Both companies make conflicting claims about their policies. In it’s terms, Lyft describes its policy thus:
“So long as Drivers are in compliance with this Agreement (including but not limited to the Driver Representations and Warranties provided below), Lyft procures insurance that provides Drivers with excess automobile liability insurance up to $1,000,000 per occurrence. The policy offers excess liability protection over a Driver's existing insurance while such Driver is transporting Rider(s) on a trip arranged through the Lyft Platform. The policy coverage is limited to liability only and does not provide coverage for collision, comprehensive or wear and tear damage to a Driver's vehicle.”
At the CPUC hearings on ridesharing, on the other hand, Lyft attorney Kristen Svercheck stated that the policy gave complete coverage which would make their insurance a fleet policy, not an umbrella.
Sidecar engages in similar double-talk.
$1 Million Insurance
Sidecar provides drivers with a $1 million per incident insurance policy. Every ride is covered from beginning to end.
What does “beginning to end” mean?
How does the Excess Insurance Policy work?
“Drivers in California now have $1,000,000 of excess liability coverage per accident with no deductible. The policy covers all claims relating to bodily injury or property damage that the driver is legally responsible for and that is not covered by the driver’s primary insurance policy. Drivers are covered from the time they accept a ride and are en route to pick up a passenger until the passenger is dropped off at his/her “intended and scheduled” destination.”
It’s not clear whether this is an umbrella or not.
What is the difference? An umbrella policy covers over and above the amount of the driver’s own insurance. In most cases, this would mean that the first $30,000 would be covered by the driver’s policy, and anything over that would be covered by the excess policy.
Since Lyft and Sidecar drivers are not actually covered by the personal liability policies that the NOETS claim is adequate; the drivers are at best carrying a $30,000 deductible. At worst, they have no insurance at all.
I longer doubt the existence of the million-dollar polices. The CPUC says that they have seen the polices, but they will not say what the coverage is.
“As with any personal auto insurance policy, additional insurance terms, limitations, and exclusions apply.”
Without, of course, letting us know what those exclusions are or where we can find out about them.

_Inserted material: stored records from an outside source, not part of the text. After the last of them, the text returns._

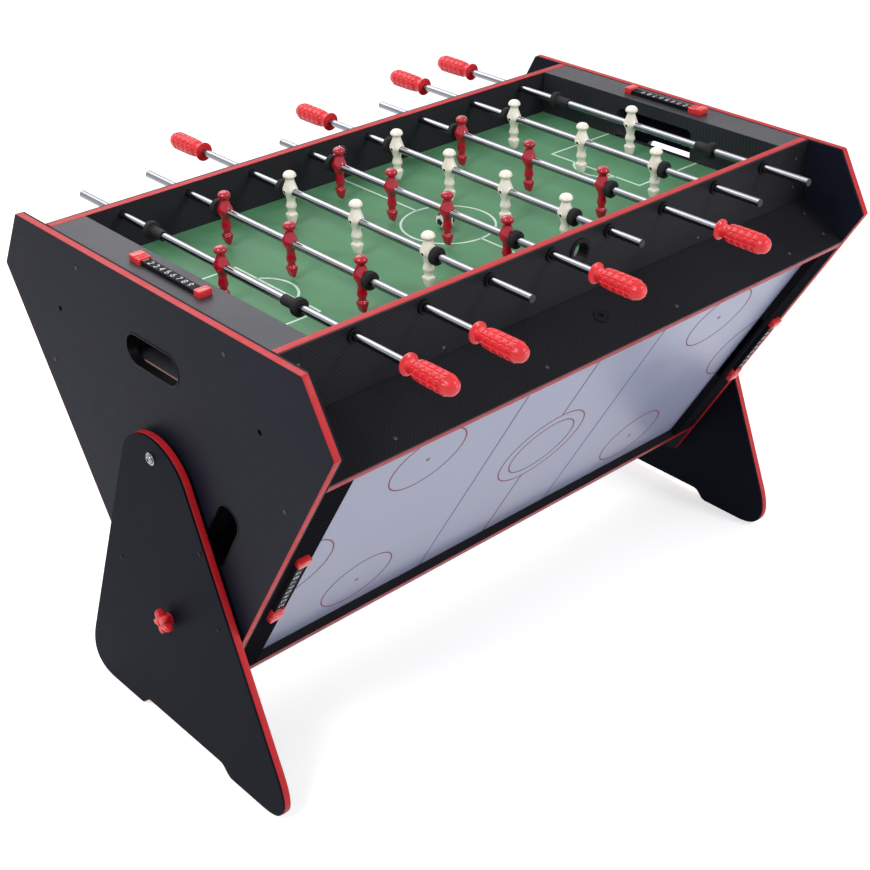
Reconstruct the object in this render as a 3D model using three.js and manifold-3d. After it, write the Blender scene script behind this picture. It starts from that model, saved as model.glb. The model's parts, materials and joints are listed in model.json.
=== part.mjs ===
// A turn-over games table: table football on top, air hockey on the near lower face and bumper pool on the
// hidden face. The three-sided cabinet turns on two pivot bolts between two legs, and a lobed knob on each
// leg locks it. Units are millimetres. X runs along the table, the near side is -Y, and Z is up. The origin
// is on the floor, midway between the legs.
import * as THREE from 'three';
import { mergeVertices } from 'three/addons/utils/BufferGeometryUtils.js';
import Module from 'manifold-3d';

const wasm = await Module();
wasm.setup();

// Driving sizes of the whole table
const cabinetLength = 1216;
const triangleSide = 997;
const vertexToBoard = 191.5;
const cornerCut = 122;
const pivotHeight = 576;
const boardThickness = 17;
const panelThickness = 15;
const panelCornerRadius = 5;
const faces = 3;

// Clearances and overruns
const seatGap = 0.3;
const runningGap = 0.6;
const cutOverrun = 5;
const roundSides = 12;
const fineSides = 16;

// What follows from them. Each playing face lies at faceHeight above the pivot in its own turned frame.
const root3 = Math.sqrt(3);
const half = 0.5;
const faceTurn = (2 * Math.PI) / faces;
const faceHeight = triangleSide / (2 * root3);
const outerHalf = triangleSide * half - vertexToBoard;
const innerHalf = outerHalf - boardThickness;
const valleyDepth = vertexToBoard / root3;
const innerValleyDepth = (vertexToBoard + boardThickness) / root3;
const panelOuter = cabinetLength * half;
const panelInner = panelOuter - panelThickness;
const bayEnd = panelInner - seatGap;
const bayHalf = innerHalf - seatGap;

// Football well, rods and their stops
const football = { wellDepth: 82, bedThickness: 9, railWidth: 63, wallThickness: 12, topThickness: 12 };
const goal = { halfWidth: 92, height: 58, cornerRadius: 14 };
const serve = { x: 0, depth: 34, holeRadius: 17, cupRadius: 23, cupStand: 2.5 };
const rod = { radius: 6.5, fromGoal: 67.3, depth: 17, boreGap: 0.75 };
const bush = { radius: 11.5, stand: 4 };
const stopper = { radius: 15, drumLength: 9.5, sleeveRadius: 8.8, sides: 10 };
const handle = { length: 97, gripRadius: 17, socketDepth: 66 };

// One row for each rod, from the left end: where its men stand across the table, how far its stoppers reach
// from its middle, the length of their sleeves, where its grip starts, its plain tip, and how far it is slid
// in the photographed pose.
const keeperLine = { men: [0], stop: 197.5, sleeve: 31, grip: 431, tip: 403 };
const threeLine = { men: [-175, 0, 175], stop: 199.5, sleeve: 0, grip: 428, tip: 403 };
const fourLine = { men: [-210, -70, 70, 210], stop: 234.5, sleeve: 0, grip: 400, tip: 376 };
const rods = [
  { line: keeperLine, team: 'red', slid: 9 },
  { line: threeLine, team: 'red', slid: 9 },
  { line: threeLine, team: 'white', slid: 5 },
  { line: fourLine, team: 'red', slid: 0 },
  { line: fourLine, team: 'white', slid: -2 },
  { line: threeLine, team: 'red', slid: 3 },
  { line: threeLine, team: 'white', slid: -1 },
  { line: keeperLine, team: 'white', slid: -2 },
];

// Men: reach below and above the rod, and body width
const man = { reach: 60, headTop: 35, bodyRadius: 13, footWidth: 15, footDepth: 12, footHeight: 18, sides: 8 };
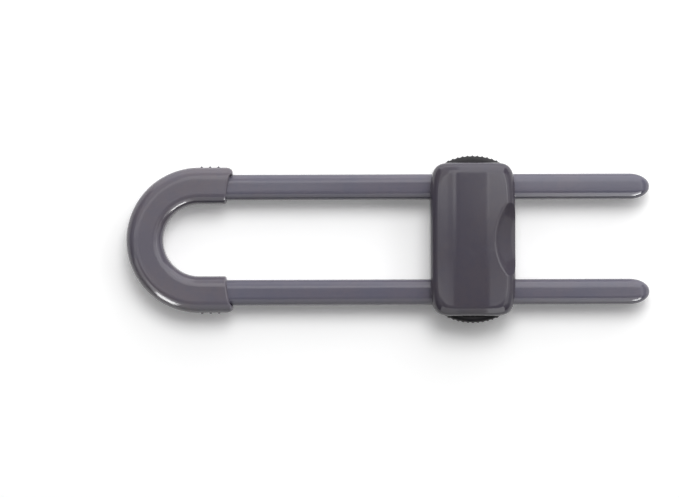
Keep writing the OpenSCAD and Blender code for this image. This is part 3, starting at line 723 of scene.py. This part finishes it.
def pad():
    """Left button: a bulging face with ribs that run over its upper edge."""
    swing = asin(PAD_W / DOME_R) + 0.04
    low, high, face_y = pad_low.z, pad_high.z, DOME_Y + DOME_R
    piece = section("button_pad_left_face", HEAD_X, face_y - 7, face_y, low, high)
    round_corner(piece, PAD_TOP_ROUND, face_y, high, 7)
    round_corner(piece, PAD_LOW_ROUND, face_y, low, 5)
    open_up(piece, "VERT")
    turned(-swing, (HEAD_X, DOME_Y))
    close_up()
    swept(piece, 2 * swing, (HEAD_X, DOME_Y, 0), 40)
    body = block("body", (HEAD_X - PAD_W, PAD_BACK, low - 1), (HEAD_X + PAD_W, face_y + 1, high + 1))
    combine(piece, body, "INTERSECT")
    round_edges(piece, 0.35, lambda e: runs(e, 2) and abs(abs(middle(e).x - HEAD_X) - PAD_W) < 0.01
                and middle(e).y > PAD_BACK + 0.1, 3)

    bpy.ops.object.select_all(action="DESELECT")
    rib_y, rib_low = face_y + RIB_OUT - RIB_R, low + RIB_FOOT
    bpy.ops.mesh.primitive_circle_add(vertices=14, radius=RIB_R, fill_type="NGON",
                                      location=(HEAD_X, rib_y, rib_low))
    rib = new_piece("rib")
    open_up(rib, "FACE")
    turn_in = PAD_TOP_ROUND + RIB_OUT - RIB_R
    bend_z = high - 0.02 - turn_in - RIB_R
    bpy.ops.mesh.extrude_region_move(TRANSFORM_OT_translate={"value": (0, 0, bend_z - rib_low)})
    bpy.ops.mesh.spin(steps=6, angle=-pi / 2, center=(HEAD_X, rib_y - turn_in, bend_z),
                      axis=(1, 0, 0))
    bpy.ops.mesh.extrude_region_move(TRANSFORM_OT_translate={"value": (0, -0.5, 0)})
    bpy.ops.mesh.select_all(action="SELECT")
    bpy.ops.mesh.remove_doubles(threshold=0.001)
    bpy.ops.mesh.normals_make_consistent(inside=False)
    close_up()
    step = asin(RIB_PITCH / DOME_R)
    ribs = [copied(rib, f"rib{n}", turn=n * step, about=(HEAD_X, DOME_Y)) for n in range(-5, 6)]
    bpy.data.objects.remove(rib)
    add(piece, *ribs)
    cut(piece, block("tongue_pocket", (HEAD_X - 5.1, PAD_BACK - 1, 11.25),
                     (HEAD_X + 5.1, PAD_BACK + 1.95, 13.25)))
    return piece


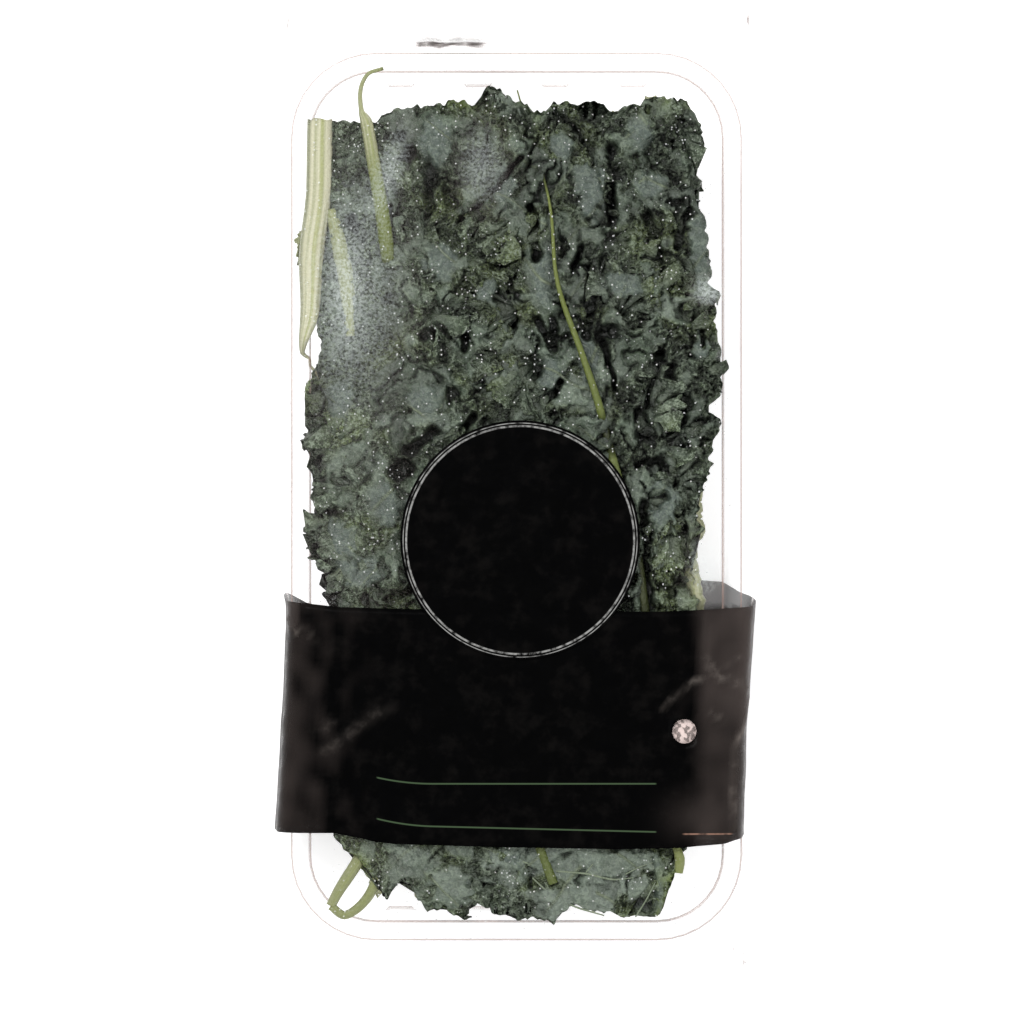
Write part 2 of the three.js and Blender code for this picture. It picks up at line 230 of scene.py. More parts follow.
# The outline of the heap from above: how far it reaches left, right, down and up, by places along each side.
heapEdge = {
    "left": ([-139, -130, -124, -118, -112, -108, -35, -26, -20, -11, -5, -2, 1, 7, 13, 15, 22, 28, 31, 37,
              42, 50, 60, 126],
             [-44, -48, -52, -58, -64, -70, -75.7, -75, -75.4, -75.7, -74.7, -73.4, -72.7, -73.7, -73.4,
              -76.8, -75.7, -74, -74.4, -72.7, -69, -68, -70, -70]),
    "right": ([-139, -132, -125, -117, -110, -35, -26, -23, -17, -14, -11.5, -8.5, -2.5, 0.5, 3.5, 6.5, 9.5,
               15, 18, 21, 24.5, 27.5, 30, 33, 39, 42, 45, 48, 51, 54, 57, 60, 66, 69, 75, 87, 90, 93, 96,
               99, 102, 105, 108, 111, 114, 117, 120, 126, 129],
              [45, 48, 50.5, 54, 58, 58, 56.4, 55.1, 55.4, 57.8, 59.1, 57.8, 57.1, 58.8, 61.1, 62.1, 61.4,
               63.1, 63.7, 65.1, 66.4, 61.1, 63.7, 65.7, 66.7, 69.7, 69.1, 67.7, 66.4, 64.1, 63.7, 66.7,
               66.4, 61, 61.8, 61.1, 61.4, 63.1, 61.4, 62.7, 62.1, 60.1, 58.8, 58.1, 61.4, 60.4, 59.1, 57.4,
               53.5]),
    "down": ([-58, -53, -50.5, -45, -42.5, -40, -37, -34.5, -32, -26.5, -21, -18.5, -16, -13, -10.5, -8,
              -2.5, 0, 5.5, 10.5, 16, 21, 26.5, 32, 42.5, 45, 48, 50.5, 53],
             [-120, -128, -134, -134.6, -129.6, -128.3, -130, -135.3, -138.9, -137.6, -140.6, -141.9, -142,
              -140, -139.3, -141.9, -142.3, -140.3, -142, -141.3, -136.3, -138, -139.6, -140.3, -140.6,
              -139, -132, -125, -118]),
    "up": ([-72.7, -64, -59, -54, -48.5, -46, -43, -40.5, -35, -30, -24.5, -19, -16.5, -14, -11, -8.5, -6,
            -3.5, -0.5, 2, 7, 10, 12.5, 18, 23, 26, 28.5, 31, 34, 36.5, 42, 50, 52.5, 55, 58, 60.5, 62.5],
           [123.7, 124, 123.3, 122.7, 124, 125.3, 127, 128, 128.3, 129, 130, 129.3, 129, 132.6, 134.6, 135,
            131.6, 129.6, 129.3, 127.6, 127, 128.6, 130.3, 129.3, 130.6, 129.6, 128, 127, 128.3, 129, 130.6,
            131.6, 130.3, 128, 125, 123, 119]),
}


def edgeReach(side, along):
    # the outline with waves of three sizes along it
    ragged = 0.4 * noiseLine(along / 6 + 30, 51) + 1.1 * noiseLine(along / 2.4 + 90, 52)
    ragged = ragged + 0.8 * noiseLine(along / 1.1 + 120, 53)
    return np.abs(np.interp(along, *heapEdge[side])) + ragged - 0.2


def fitInPack(points, sunk=0.0, inset=0.0):
    # leaves are pressed under the film, on the tray's floor and against its walls, inside the heap's outline
    x, y, z = (points[..., k].copy() for k in range(3))
    z = np.maximum(z, tray["floorBottom"] + tray["wall"] + 0.5)
    aboveRim, belowRim = smoothRise(z, 33, 38), 1 - np.clip(z / tray["rimTop"], 0, 1)
    for axis, (value, sides, other) in enumerate(((x, ("left", "right"), y), (y, ("down", "up"), x))):
        mouth = tray["rimHalf"][axis] - tray["rimWidth"] - tray["draft"] * belowRim
        wall = mouth - tray["wall"] - 0.8 + 9 * aboveRim
        for sign, side in zip((-1, 1), sides):
            limit = np.minimum(edgeReach(side, other) - inset, wall + sign * tray["centre"][axis])
            value[...] = np.where(sign * value > 0, sign * softLimit(sign * value, limit, 0.6, 0.02), value)
    z = softLimit(z, bagFront(x, y, 1.1) - sunk, 0.3)
    return np.stack([x, y, z], -1)


def drawnIn(points, further):
    # a lobe moved inwards by as much as its furthest tip lies beyond the outline, which keeps its own edge
    x, y = points[..., 0], points[..., 1]
    moved = points.copy()
    for axis, sides, value, other in ((0, ("left", "right"), x, y), (1, ("down", "up"), y, x)):
        for sign, side in zip((-1, 1), sides):
            over = (sign * value - np.abs(np.interp(other, *heapEdge[side]))).max() + further
            moved[..., axis] -= sign * max(0.0, over)
    return moved


def inwardShare(points):
    # 0 at the outside of the heap and 1 at 4.5 mm or more inside it
    x, y, z = (points[..., k] for k in range(3))
    sides = [edgeReach("right", y) - x, edgeReach("left", y) + x]
    sides += [edgeReach("up", x) - y, edgeReach("down", x) + y]
    gaps = np.min([bagFront(x, y, 1.9) - z, z - 2, *sides], axis=0)
    return np.clip(gaps / 4.5, 0, 1)


kale = {
    "firstHeight": 6.1, "pitch": 7.5, "domePerLayer": 0.7, "domeHalfWidth": 72,
    "thickness": 0.5, "ribAtCut": 6.4, "ribAtTip": 1.6,
}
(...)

Sidecar goes Lyft one better:
“These payments are subject to certain conditions, limitations and exclusions, the details of which can be found in our Program Terms, available from Sidecar upon request.”
Is it necessary to point out that there is no link to the Program Terms? I wrote to Sidecar on Facebook yesterday and asked them,
“Can you send me a list of the exclusions and limitations on your million dollar insurance policy? If you can’t send them yourself, where can I write to get a list of the limitations and exclusions to your million dollar policy?” (6)
Surprisingly, although they immediately erased my questions from their Facebook thread, they did write back to me, eliciting the following exchange:
“Thank you for contacting Sidecar Support. I also see that you have previously inquired about this topic.
Our commercial auto policy is completely unique and was custom created for our community to protect our community. (See www.side.cr/safety for details.) The policy covers damage up to a million dollars per accident (1) where the damage is greater than the limits of the driver's personal policy or (2) where the driver's personal insurance denies coverage for the driver's participation in Sidecar.
This is what we share with both our drivers and the Sidecar ride-sharing community.
Have a nice day.”
Travis Support Specialist Sidecar (Side.cr) "My Ride is Your Ride" JUN 14, 2013 | 02:45PM PDT
To SideCar JUN 15, 2013
“In other words, your drivers and the Sidecar ridesharing community don't get to share the limitations, exclusions and conditions of your policy either.”
This is typical of the kind of cat and mouse con games these people play. They claim to carry insurance and then decline to show the coverage even to their own drivers.
Let me ask one more time:
Would people that truly carried the insurance coverage that John Zimmer and Sunil Paul claim they have refuse to show their polices to the public?